Minutes - TRIPS Council Special Session - View details of the intervention/statement

Ambassador Eui-yong Chung (Korea)
C.3.b.iii Possible role of the Secretariat
108. The representative of Australia said that it was conceivable that countries would not take their responsibility so genuinely and they might start notifying terms whose association with a GI was questionable. These were precisely the sort of circumstances that he had referred to earlier in the discussions, i.e., when terms like "tawny" or "ruby" or other traditional expressions had been listed by the EC in a wine regulation. He recalled that the EC had on occasions given the impression that traditional expressions might fall within the definition of GIs. If such expressions were notified by the EC, the onus would be on Australia for example to get involved in a lengthy dialogue on whether such expressions met the definition of a GI. That was precisely the sort of dialogue that Members had been engaged in with the EC at a bilateral level and in the discussions on the wine regulation in the TBT Committee.
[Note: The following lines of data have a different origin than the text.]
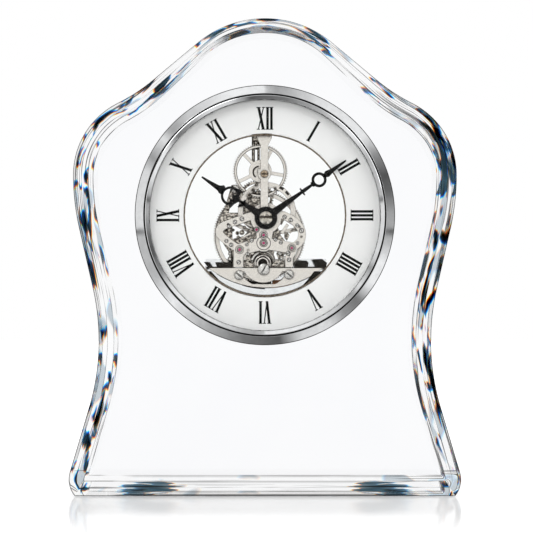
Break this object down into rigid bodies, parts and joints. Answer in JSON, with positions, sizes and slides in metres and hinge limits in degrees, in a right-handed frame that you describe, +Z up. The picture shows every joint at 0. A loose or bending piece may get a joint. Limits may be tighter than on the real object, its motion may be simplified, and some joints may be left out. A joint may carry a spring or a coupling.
{
  "type": "crystal clock",
  "caption": "Bevelled clear glass mantel clock with arched crown and flared foot, round chrome bezel, Roman dial ring and an open toothed movement behind the hands.",
  "frame": {"origin": "middle of the footprint on the table, under the crown", "axes": "+Z up; the dial faces -Y; +X to the right as seen from the front"},
  "size_m": [0.1972, 0.0526, 0.24],
  "materials": {
    "crystal": "polished clear optical glass",
    "clear_glass": "clear flat glass",
    "bright_chrome": "mirror polished plating",
    "nickel": "satin nickel plating",
    "polished_steel": "fine turned steel",
    "dial_silver": "silver white enamel",
    "bronze_edge": "dark bronze",
    "black_lacquer": "satin black lacquer",
    "pale_gold": "polished pale gold",
    "ruby": "polished synthetic ruby",
    "copper": "enamelled copper wire",
    "black_plastic": "moulded",
    "pale_vinyl": "soft translucent band",
    "cell_jacket": "printed foil"
  },
  "bodies": {
    "case": {"aperture_rim": "bronze_edge", "base_block": "bright_chrome", "battery_cell": "cell_jacket", "battery_tray": "black_plastic", "bezel": "bright_chrome", "boss_screw": "polished_steel", "case_wall": "polished_steel", "contact_minus": "polished_steel", "contact_plus": "polished_steel", "crystal_body": "crystal", "dial_ring": "dial_silver", "drum_nose": "nickel", "front_bridge": "nickel", "front_glass": "clear_glass", "front_post": "nickel", "gasket": "pale_vinyl", "great_cock": "nickel", "hanger_screw": "polished_steel", "jewel_1": "ruby", "jewel_2": "ruby", "jewel_3": "ruby", "jewel_4": "ruby", "jewel_5": "ruby", "lower_rim": "bright_chrome", "motor_coil": "copper", "motor_housing": "black_plastic", "pillar_1": "polished_steel", "pillar_2": "polished_steel", "pillar_3": "polished_steel", "pillar_4": "polished_steel", "plate_screw_1": "polished_steel", "plate_screw_2": "polished_steel", "post_screw": "pale_gold", "rear_plate": "nickel", "rear_post": "nickel", "rear_ring": "bright_chrome", "rear_window": "clear_glass", "rehaut_ring": "bright_chrome", "rest_left": "black_plastic", "rest_right": "black_plastic", "ring_bridge": "nickel", "segment_plate": "nickel"},
    "minute": {"minute_arbor": "polished_steel", "centre_wheel": "nickel", "minute_hand": "black_lacquer", "hand_nut": "pale_gold"},
    "hour": {"hour_wheel": "nickel", "hour_hand": "black_lacquer"},
    "motion": {"motion_wheel": "nickel"},
    "idler": {"idler_wheel": "nickel"},
    "top": {"top_arbor": "polished_steel", "top_wheel": "nickel", "setting_knob": "black_plastic"},
    "fly": {"fly_pinion": "polished_steel"},
    "great": {"great_arbor": "polished_steel", "great_wheel": "nickel"},
    "barrel": {"barrel_wheel": "nickel"},
    "motor": {"motor_pinion": "polished_steel"}
  },
  "joints": [
    {"name": "great_turn", "type": "hinge", "parent": "case", "child": "great", "pos_m": [-0.00279, 0, 0.1309], "axis": [0, 1, 0], "continuous": true},
    {"name": "minute_turn", "type": "hinge", "parent": "case", "child": "minute", "pos_m": [0.0005, 0, 0.1397], "axis": [0, 1, 0], "continuous": true},
    {"name": "hour_turn", "type": "hinge", "parent": "case", "child": "hour", "pos_m": [0.0005, 0, 0.1397], "axis": [0, 1, 0], "continuous": true},
    {"name": "motion_turn", "type": "hinge", "parent": "case", "child": "motion", "pos_m": [-0.00065, 0, 0.13118], "axis": [0, 1, 0], "continuous": true},
    {"name": "idler_turn", "type": "hinge", "parent": "case", "child": "idler", "pos_m": [-0.00445, 0, 0.15019], "axis": [0, 1, 0], "continuous": true},
    {"name": "setting_turn", "type": "hinge", "parent": "case", "child": "top", "pos_m": [-0.00235, 0, 0.16363], "axis": [0, 1, 0], "continuous": true},
    {"name": "fly_turn", "type": "hinge", "parent": "case", "child": "fly", "pos_m": [-0.01513, 0, 0.15468], "axis": [0, 1, 0], "continuous": true},
    {"name": "barrel_turn", "type": "hinge", "parent": "case", "child": "barrel", "pos_m": [-0.00053, 0, 0.11809], "axis": [0, 1, 0], "continuous": true},
    {"name": "motor_turn", "type": "hinge", "parent": "case", "child": "motor", "pos_m": [-0.00279, 0, 0.1061], "axis": [0, 1, 0], "continuous": true}
  ],
  "couplings": [
    {"joint": "minute_turn", "follows": "great_turn", "ratio": -0.27027},
    {"joint": "hour_turn", "follows": "great_turn", "ratio": -0.022523},
    {"joint": "motion_turn", "follows": "great_turn", "ratio": 0.09009},
    {"joint": "idler_turn", "follows": "great_turn", "ratio": 0.09428},
    {"joint": "setting_turn", "follows": "great_turn", "ratio": -0.16216},
    {"joint": "fly_turn", "follows": "great_turn", "ratio": 1.1027},
    {"joint": "barrel_turn", "follows": "great_turn", "ratio": -0.18182},
    {"joint": "motor_turn", "follows": "great_turn", "ratio": -14.5}
  ]
}
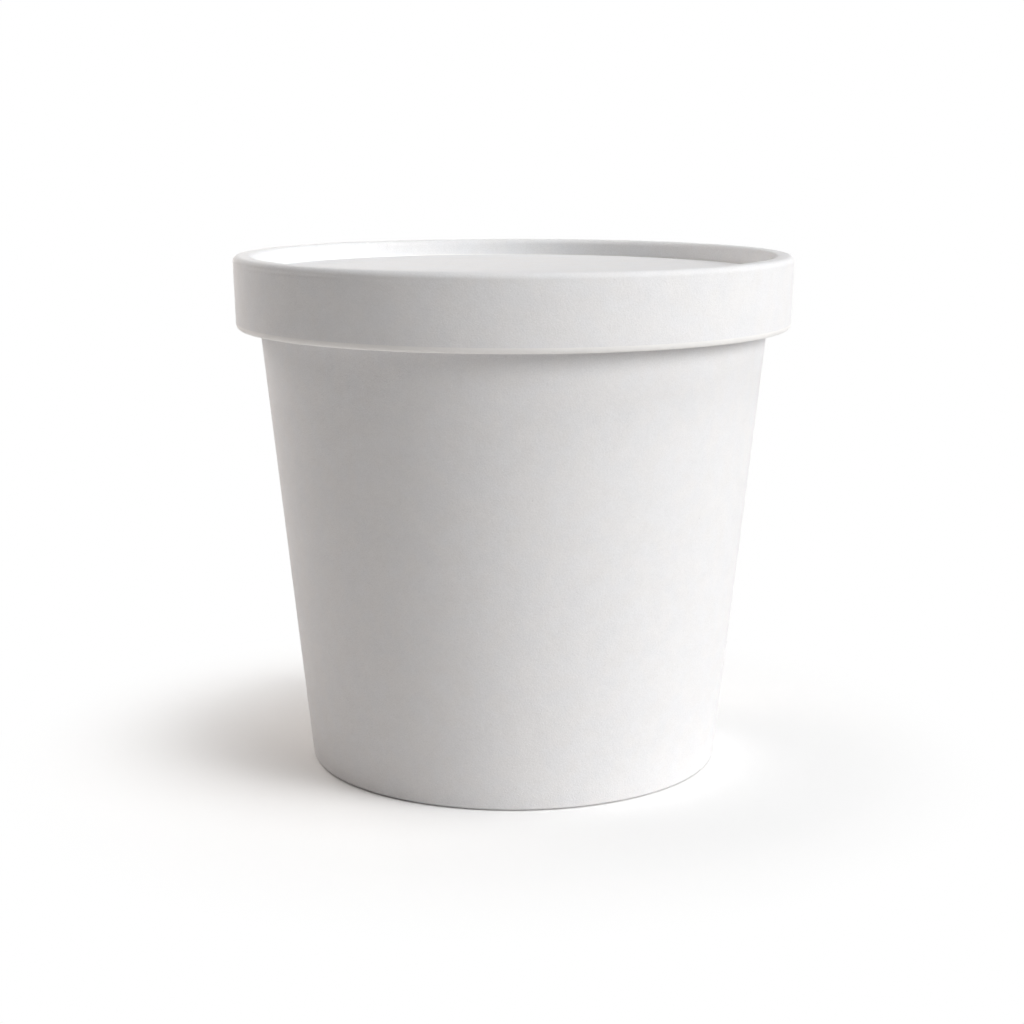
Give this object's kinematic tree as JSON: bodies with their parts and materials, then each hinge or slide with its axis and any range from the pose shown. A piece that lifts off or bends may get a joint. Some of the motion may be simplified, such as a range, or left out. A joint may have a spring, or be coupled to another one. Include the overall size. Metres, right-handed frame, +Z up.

His delegation wanted to avoid such lengthy and costly discussions about interpretation of what a GI was because, under the TRIPS Agreement and under the joint proposal, this would be for national authorities to do. His delegation could not envisage the Secretariat having this role of trying to interpret whether a term either fitted the definition or was inconsistent with one of the exceptions. He reiterated that the system proposed by the joint proposal was preferable, would have fewer implications for the Secretariat and be more consistent with the current TRIPS Agreement.